Repeat the lines that follow, leaving nothing out.

---------------

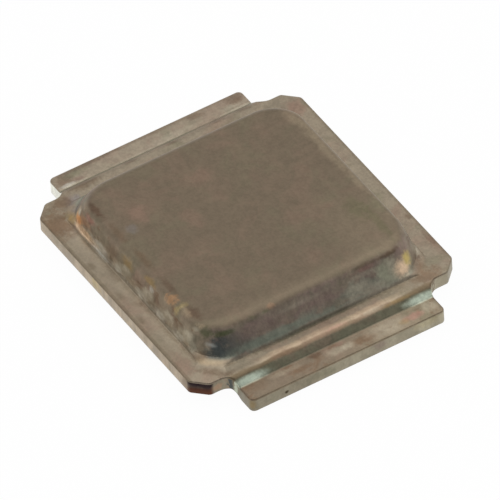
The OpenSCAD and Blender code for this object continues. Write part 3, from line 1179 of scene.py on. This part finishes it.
def wall_out(base: float, z0: float, slope: float, top: float, radius: float, z: float) -> float:
    """How far out a wall stands at height z, where it rounds over into a level top.

    Args:
        base: How far out it stands at z0.
        z0: Height where it starts.
        slope: Its steepness, in degrees.
        top: Height of the level top.
        radius: Rounding under the top.
        z: The height asked for.

    Returns:
        The distance from the middle.
    """
    lean = math.radians(slope)
    centre_z = top - radius
    centre = wall_line(base, z0, slope, centre_z) - radius / math.sin(lean)
    above = z - centre_z
    if above > radius * math.cos(lean):
        return centre + math.sqrt(max(0.0, radius * radius - above * above))
    return wall_line(base, z0, slope, z)


def flare_out(base: float, z0: float, slope: float, radius: float, z: float) -> float:
    """How far out a wall stands near its foot, where it flares out into a level rim.

    Args:
        base: How far out the straight wall would stand at z0.
        z0: Height of the rim.
        slope: Steepness of the wall, in degrees.
        radius: Rounding between wall and rim.
        z: The height asked for.

    Returns:
        The distance from the middle.
    """
    lean = math.radians(slope)
    centre = wall_line(base, z0, slope, z0 + radius) + radius / math.sin(lean)
    below = z0 + radius - z
    if below > radius * math.cos(lean):
        return centre - math.sqrt(max(0.0, radius * radius - below * below))
    return wall_line(base, z0, slope, z)


def shoulder(top: float, radius: float, slope: float, steps: int) -> list[float]:
    """Lists the heights of the rings that round a wall over into a level top.

    Args:
        top: Height of the level top.
        radius: Radius of the rounding.
        slope: Steepness of the wall, in degrees.
        steps: Steps from the wall to the top.

    Returns:
        The heights, from the lowest up.
    """
    return [top - radius * (1 - math.cos(math.radians(slope * (1 - i / steps))))
            for i in range(steps + 1)]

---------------

Full answer >>
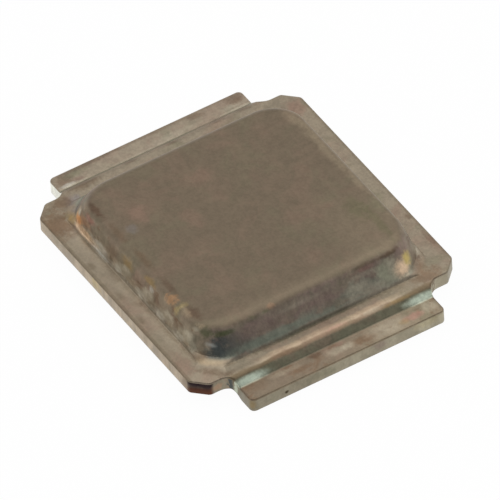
The OpenSCAD and Blender code for this object continues. Write part 3, from line 1179 of scene.py on. This part finishes it.
def wall_out(base: float, z0: float, slope: float, top: float, radius: float, z: float) -> float:
    """How far out a wall stands at height z, where it rounds over into a level top.

    Args:
        base: How far out it stands at z0.
        z0: Height where it starts.
        slope: Its steepness, in degrees.
        top: Height of the level top.
        radius: Rounding under the top.
        z: The height asked for.

    Returns:
        The distance from the middle.
    """
    lean = math.radians(slope)
    centre_z = top - radius
    centre = wall_line(base, z0, slope, centre_z) - radius / math.sin(lean)
    above = z - centre_z
    if above > radius * math.cos(lean):
        return centre + math.sqrt(max(0.0, radius * radius - above * above))
    return wall_line(base, z0, slope, z)


def flare_out(base: float, z0: float, slope: float, radius: float, z: float) -> float:
    """How far out a wall stands near its foot, where it flares out into a level rim.

    Args:
        base: How far out the straight wall would stand at z0.
        z0: Height of the rim.
        slope: Steepness of the wall, in degrees.
        radius: Rounding between wall and rim.
        z: The height asked for.

    Returns:
        The distance from the middle.
    """
    lean = math.radians(slope)
    centre = wall_line(base, z0, slope, z0 + radius) + radius / math.sin(lean)
    below = z0 + radius - z
    if below > radius * math.cos(lean):
        return centre - math.sqrt(max(0.0, radius * radius - below * below))
    return wall_line(base, z0, slope, z)


def shoulder(top: float, radius: float, slope: float, steps: int) -> list[float]:
    """Lists the heights of the rings that round a wall over into a level top.

    Args:
        top: Height of the level top.
        radius: Radius of the rounding.
        slope: Steepness of the wall, in degrees.
        steps: Steps from the wall to the top.

    Returns:
        The heights, from the lowest up.
    """
    return [top - radius * (1 - math.cos(math.radians(slope * (1 - i / steps))))
            for i in range(steps + 1)]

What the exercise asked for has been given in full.